Richardson finished in a respectable 11th place at the second WBT event on Lake Lewisville in Texas and is in second place in the Toyota Women’s Bassmaster Tour Angler of the Year race. The top 12 anglers in the points standings advance to the Women’s Bassmaster Tour Championship on Lake Mitchell in Alabama, Feb. 22-25, 2007.

In perhaps the most exciting moment of the year, Richardson this month was nominated for an ESPY in the Best Angler category. She joins stiff competition – Bassmaster Elite Series pros Preston Clark, Greg Hackney and Ish Monroe.

“I’m just proud ESPN nominated a lady,” Richardson told The Arkansas Democrat Gazette. “That’s a big step for female anglers, and if I win, I want to accept it on behalf of all the other ladies (on the WBT).”
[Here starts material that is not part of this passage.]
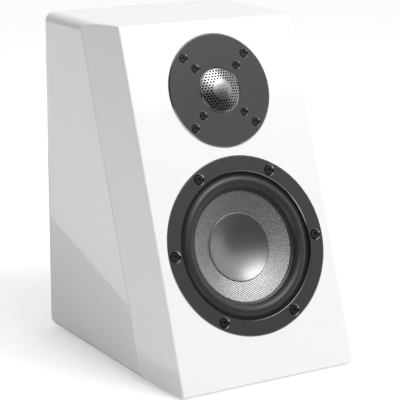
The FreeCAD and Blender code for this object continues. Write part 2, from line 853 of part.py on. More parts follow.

ESPN televises the 14th annual industry-wide sports celebration of the ESPYS Sunday, July 16 at 9 p.m. ET.

EOBS tournament rescheduled
Due to unsafe conditions that currently exist near Vicksburg, Miss., on the Mississippi River, the ESPN Outdoors Bassmaster Series presented by Advance Auto Parts tournament originally scheduled for July 16 will be moved to Aug. 20. The tournament – in the South Central region and Big River division – will now take place on Lake Ferguson and anglers will launch and weigh-in at City Front Ramp out of Greenville, Miss.

Registration remains open for the event, and BASS will provide a refund to registered participants who can no longer compete. Those interested in the refund must contact BASS by Monday, July 31.

BASS is the worldwide authority on bass fishing, sanctioning more than 20,000 events through the BASS Federation Nation annually. Guided by its mission to serve all fishing fans, BASS sets the standard for credibility, professionalism, sportsmanship and conservation, as it has for nearly 40 years.
BASS stages bass fishing tournaments for every skill level and culminates with the CITGO Bassmaster Classic. Through its clubs, youth programs, aquatic resource advocacy, magazine publishing and multimedia platforms, BASS offers the industry's widest array of services and support to its nearly 550,000 members. The organization is headquartered in Celebration, Fla.